Maybe that’s where I get it.”
You would think
that growing up in south Texas in the 1920’s Ida would have some racist ideas,
yet she doesn’t have a racist bone in her 92 year old body. You see her father was an immigrant
farmer from Germany at the turn of the century. He worked in the fields with
former slaves and those slaves taught her father to speak English. “My daddy
wouldn’t have tolerated racism! You don’t show hatred to folks that are kind!” And Ida returns that sort of kindness
and acceptance to all that she meets.
Early on in Ida’s acting
career she was in the film “Vegas in Space” which consisted of an all gay cast
except for yup, you guessed it! Ida Lee as “women at party”. She talks about how honored she was
that these kind and talented men not just allowed her, but welcomed her into
the cast. The night of the premier Ida arrived in a limousine with a somewhat
more conservative friend. When the movie was over and the credits rolled the
man who had been seated in front of them rose to his feet applauding
enthusiastically, wearing nothing but a pair of black leather chaps. Ida’s
companion looked at her in shock.
Ida just looked at her friend and said, “Well, I guess he enjoyed the
film!”
Ida told me these
stories one night when we were the only two who showed up for our writing
group. She had brought yet another
chapter of her memoir to share. As she said, “Hell! I better write it down
before I forget it!”
I walked Ida to
her car, Ida said, “See you next week sweetie.
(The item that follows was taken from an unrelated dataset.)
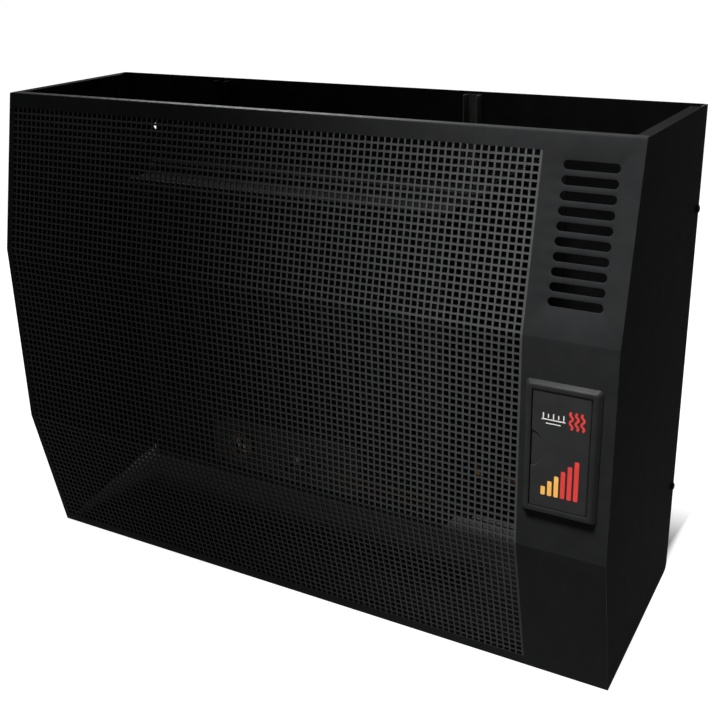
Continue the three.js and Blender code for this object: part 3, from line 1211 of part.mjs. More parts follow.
/** A block on the back plate with a bore for the bulb. */
function bulbClip() {
  const [left, right] = around(BULB_RIGHT - BULB.length / 2, CLIP.width);
  const reach = BULB.radius + SEAT_GAP + CLIP.wall;
  const body = block([left, right], [BULB_Y - reach, PLATE_FACE], around(BULB_Z, 2 * reach));
  return cut(body, bar('x', [BULB_Y, BULB_Z], BULB.radius + SEAT_GAP,
    left - CUT_SPARE, right + CUT_SPARE, SMALL_ROUND));
}

piece('burner_pipe', burnerPipe(), COPPER);
piece('gas_inlet_pipe', gasInlet(), BRASS);
piece('sensor_bulb', sensorBulb(), COPPER);
piece('bulb_clip', bulbClip(), ZINC_STEEL);

/** The upright plate that keeps the chamber's heat off the controls. */
function heatShield() {
  const x = CHAMBER_RIGHT + SHIELD_GAP;
  const outline = [
    [x, PLATE_FACE], [x, PLATE_FACE - SHIELD_DEPTH], [x + SHIELD_SHEET, PLATE_FACE - SHIELD_DEPTH],
    [x + SHIELD_SHEET, PLATE_FACE - SHIELD_SHEET], [x + SHIELD_FLANGE, PLATE_FACE - SHIELD_SHEET],
    [x + SHIELD_FLANGE, PLATE_FACE],
  ];
  return prism('z', outline, SHIELD_FOOT, SHIELD_TOP);
}

piece('heat_shield', heatShield(), ZINC_STEEL);

// ---------------------------------------------------------------- control door and its frame

/** The raised frame, with a collar through the casing sheet and sockets for the hinge pin. */
function doorBezel() {
  const rectangle = (inset, radius) => roundedRectangle(
    BEZEL_X, BEZEL_Z, BEZEL_WIDTH - 2 * inset, BEZEL_HEIGHT - 2 * inset, radius);
  const opening = BEZEL_BEVEL + BEZEL_RIM;
  const collarRear = MIDDLE_Y + CASE_SHEET + COLLAR_DEPTH;
  const frame = loft([
    { shape: rectangle(0, BEZEL_CORNER), y: BEZEL_SEAT },
    { shape: rectangle(BEZEL_BEVEL, RIM_CORNER), y: RIM_FACE },
  ]);
  const collar = extruded('y', rectangle(opening - COLLAR_WALL, OPENING_CORNER),
    collarRear, BEZEL_SEAT - JOIN_LAP);
  const hole = extruded('y', rectangle(opening, OPENING_CORNER),
    collarRear + CUT_SPARE, RIM_FACE - CUT_SPARE);
  const sockets = bar('z', [HINGE_X, HINGE_Y], HINGE_PIN_RADIUS + SEAT_GAP,
    ...around(BEZEL_Z, OPENING_HEIGHT + 2 * (HINGE_PIN_SEAT + SEAT_GAP)), SMALL_ROUND);
  return cut(join(frame, collar), hole, sockets);
}

piece('door_bezel', doorBezel(), BLACK_PLASTIC);
piece('door_hinge_pin', bar('z', [HINGE_X, HINGE_Y], HINGE_PIN_RADIUS,
  ...around(BEZEL_Z, OPENING_HEIGHT + 2 * HINGE_PIN_SEAT), SMALL_ROUND), STAINLESS);

// The door and its strike plate are drawn around the hinge pin.
const door = new THREE.Group();
door.position.set(HINGE_X, HINGE_Y, BEZEL_Z);
heater.add(door);

/** The pocket for a fingertip at the door's free edge, open to the left. */
function fingerRecess() {
  const { width, height, depth } = FINGER_RECESS;
  const left = -DOOR_REACH;
  const shape = new THREE.Shape();
  shape.moveTo(left - CUT_SPARE, -height / 2);
  shape.lineTo(left, -height / 2);
  shape.absarc(left, width - height / 2, width, -Math.PI / 2, 0);
  shape.absarc(left, height / 2 - width, width, 0, Math.PI / 2);
  shape.lineTo(left - CUT_SPARE, height / 2);
  return extruded('y', shape, -KNUCKLE_RADIUS + depth, -KNUCKLE_RADIUS - CUT_SPARE);
}

function controlDoor() {
  const half = DOOR_HEIGHT / 2;
  const sheet = block([-DOOR_REACH, 0], [-KNUCKLE_RADIUS, -KNUCKLE_RADIUS + DOOR_SHEET], [-half, half]);
  const knuckle = bar('z', [0, 0], KNUCKLE_RADIUS, -half, half);
  const bore = bar('z', [0, 0], HINGE_PIN_RADIUS + HINGE_PIN_PLAY, -half - CUT_SPARE, half + CUT_SPARE,
    SMALL_ROUND);
  return cut(join(sheet, knuckle), bore, fingerRecess());
}

const STRIKE_FRONT = -KNUCKLE_RADIUS + DOOR_SHEET + SEAT_GAP; // against the door's back
const STRIKE_LEFT = -DOOR_REACH + DOOR_GAP;

piece('control_door', controlDoor(), BLACK_PLASTIC, door);
piece('door_strike', block([STRIKE_LEFT, STRIKE_LEFT + STRIKE.width],
  [STRIKE_FRONT, STRIKE_FRONT + STRIKE.depth], around(0, STRIKE.height)), ZINC_STEEL, door);

/** The magnet in the frame's free side, behind the strike plate. */
function doorMagnet() {
  const left = BEZEL_X - OPENING_WIDTH / 2 + SEAT_GAP;
  const front = HINGE_Y + STRIKE_FRONT + STRIKE.depth + SEAT_GAP;
  return block([left, left + MAGNET.width], [front, front + MAGNET.depth], around(BEZEL_Z, MAGNET.height));
}

piece('door_magnet', doorMagnet(), FERRITE);

export default heater;
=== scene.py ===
import json
from math import asin, copysign, cos, inf, pi, sin, tan

import bmesh
import bpy
from mathutils import Matrix, Vector
from mathutils.geometry import delaunay_2d_cdt


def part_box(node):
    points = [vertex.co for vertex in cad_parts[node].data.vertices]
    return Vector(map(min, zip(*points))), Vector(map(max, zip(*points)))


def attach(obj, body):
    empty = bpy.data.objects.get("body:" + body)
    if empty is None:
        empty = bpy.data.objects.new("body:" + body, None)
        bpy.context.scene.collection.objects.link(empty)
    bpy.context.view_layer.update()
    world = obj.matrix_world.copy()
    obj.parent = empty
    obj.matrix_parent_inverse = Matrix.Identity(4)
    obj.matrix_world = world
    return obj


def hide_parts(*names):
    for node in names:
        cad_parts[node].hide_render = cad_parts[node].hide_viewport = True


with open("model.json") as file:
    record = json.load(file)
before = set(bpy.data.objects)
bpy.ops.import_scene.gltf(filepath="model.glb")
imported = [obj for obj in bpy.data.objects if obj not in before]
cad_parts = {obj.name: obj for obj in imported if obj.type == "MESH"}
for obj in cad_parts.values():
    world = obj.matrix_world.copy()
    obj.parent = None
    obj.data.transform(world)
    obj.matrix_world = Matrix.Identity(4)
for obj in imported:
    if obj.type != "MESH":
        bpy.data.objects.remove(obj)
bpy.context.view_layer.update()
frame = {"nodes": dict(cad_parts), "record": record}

MM = 0.001
DEG = pi / 180
SLOT_OF = {entry["node"]: entry["material_slot"] for entry in frame["record"]["subparts"]}
BODY_OF = {
    node: body for body, nodes in frame["record"]["behaviour"]["bodies"].items() for node in nodes
}


def box_mm(node):
    """The node's lowest corner, highest corner and middle, in millimetres."""
    low, high = (Vector(corner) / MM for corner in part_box(node))
    return low, high, (low + high) / 2


def in_scene(name, data):
    """A new object in the scene."""
    made = bpy.data.objects.new(name, data)
    bpy.context.scene.collection.objects.link(made)
    return made


# ---- materials

NOISE_RANGE = (0.3, 0.7)  # where most of the noise lies
LOOKS = {}  # materials by name


def node_in(tree, kind, inputs):
    """A new shader node. Each input, by name or number, gets a value or a link to a socket."""
    made = tree.nodes.new(f"ShaderNode{kind}")
    for key, value in inputs.items():
        if isinstance(value, bpy.types.NodeSocket):
            tree.links.new(value, made.inputs[key])
        else:
            made.inputs[key].default_value = value
    return made


def ranged(tree, value, before, after, kind="LINEAR"):
    """A number mapped from one range to another."""
    made = node_in(tree, "MapRange", {"Value": value, "From Min": before[0], "From Max": before[1],
                                      "To Min": after[0], "To Max": after[1]})
    made.interpolation_type = kind
    return made.outputs["Result"]


def noise_between(tree, place, scale, low, high, detail=3.0, stretch=None):
    """Noise over the surface, as a number between low and high."""
    if stretch:
        place = node_in(tree, "Mapping", {"Vector": place, "Scale": stretch}).outputs["Vector"]
    noise = node_in(tree, "TexNoise", {"Vector": place, "Scale": scale, "Detail": detail})
    return ranged(tree, noise.outputs["Fac"], NOISE_RANGE, (low, high))


def material(name, colour, second, roughness, *, metallic=0.0, specular=0.5, patch=40.0, grain=None,
             streaks=None, coat=0.0, swing=0.06, transmission=0.0):
    """Adds a surface to LOOKS. Its colour wanders between two tones in patches (so many per
    metre). It may have a grain (height and size in millimetres), and streaks if it is brushed."""
    made = bpy.data.materials.new(name)
    made.use_nodes = True
    tree = made.node_tree
    shader = tree.nodes["Principled BSDF"]
    place = node_in(tree, "TexCoord", {}).outputs["Object"]
    mix = node_in(tree, "Mix", {0: noise_between(tree, place, patch, 0, 1, stretch=streaks)})
    mix.data_type = "RGBA"
    tones = [entry for entry in mix.inputs if entry.type == "RGBA"]
    for entry, tone in zip(tones, (colour, second)):
        entry.default_value = (*tone, 1)
    mixed = next(entry for entry in mix.outputs if entry.type == "RGBA")
    tree.links.new(mixed, shader.inputs["Base Color"])
    rough = noise_between(tree, place, patch * 2.3, max(0.0, roughness - swing), roughness + swing,
                          stretch=streaks)
    tree.links.new(rough, shader.inputs["Roughness"])
    shader.inputs["Metallic"].default_value = metallic
    shader.inputs["Specular IOR Level"].default_value = specular
    shader.inputs["Coat Weight"].default_value = coat
    shader.inputs["Transmission Weight"].default_value = transmission
    if grain:
        height, size = grain
        bumps = noise_between(tree, place, 1 / (size * MM), 0, 1, 2.0, streaks)
        bump = node_in(tree, "Bump", {"Distance": height * MM, "Height": bumps})
        tree.links.new(bump.outputs["Normal"], shader.inputs["Normal"])
    LOOKS[name] = made


material("casing_coat", (0.012, 0.0124, 0.0128), (0.015, 0.0154, 0.0158), 0.55, specular=0.01,
         swing=0.03, grain=(0.03, 0.5))
# The net's coat is the strip's coat painted lighter: a painted highlight for the glint of the
# punched hole edges.
material("net_coat_painted_highlight", (0.040, 0.041, 0.041), (0.050, 0.051, 0.051), 0.5, specular=0.01, patch=120,
         swing=0.03, grain=(0.02, 0.4))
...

I have company coming, but I
think they’ll be gone by Tuesday.”
“God willing Ida.
God willing,” I said meaning hopefully her company wouldn’t overstay their
welcome.
“What?! You think
I’m gonna die before then?! I told you, I got company coming. Got no time for
that!” she said with a grin as she climbed behind the wheel of her car and
drove off.
Ida has taken a
ride on the Orient Express and taken a slow boat to China. She has been to
nearly 40 countries.
This year on her
92nd birthday Ida went on a cruise to Alaska and went spent a day on
a crab fishing boat. Crab fishing is considered the most dangerous profession
of in the world. I scolded her and
said, “Ida! What in the world were you thinking? That’s incredibly dangerous!”
She responded,
“Well I guess I was thinking I may not make it to 93 so if I want to go crab
fishing I better go now!”
Her name is Ida
Lee and I am honored that she is my friend. She’s lived through prohibition,
the civil rights movement and several wars. And more than 80 years ago she
climbed a tree in her front yard in south Texas and was able to see the creek
miles away. Ida wasn’t afraid of
falling. She had too much to see, and she still does.
Knowing Ida has changed
me and challenged me. Challenged me as I now challenge you. To find your tree.
And climb it. Climb it to the very top and look off into the horizon see your
dreams. And dreams are not seen with the eye. But with your heart. I have learned that from my friend…my
friend, Ida Lee.
I love you and I love me some Ida Lee. Thank you for sharing your beautiful writing with the world.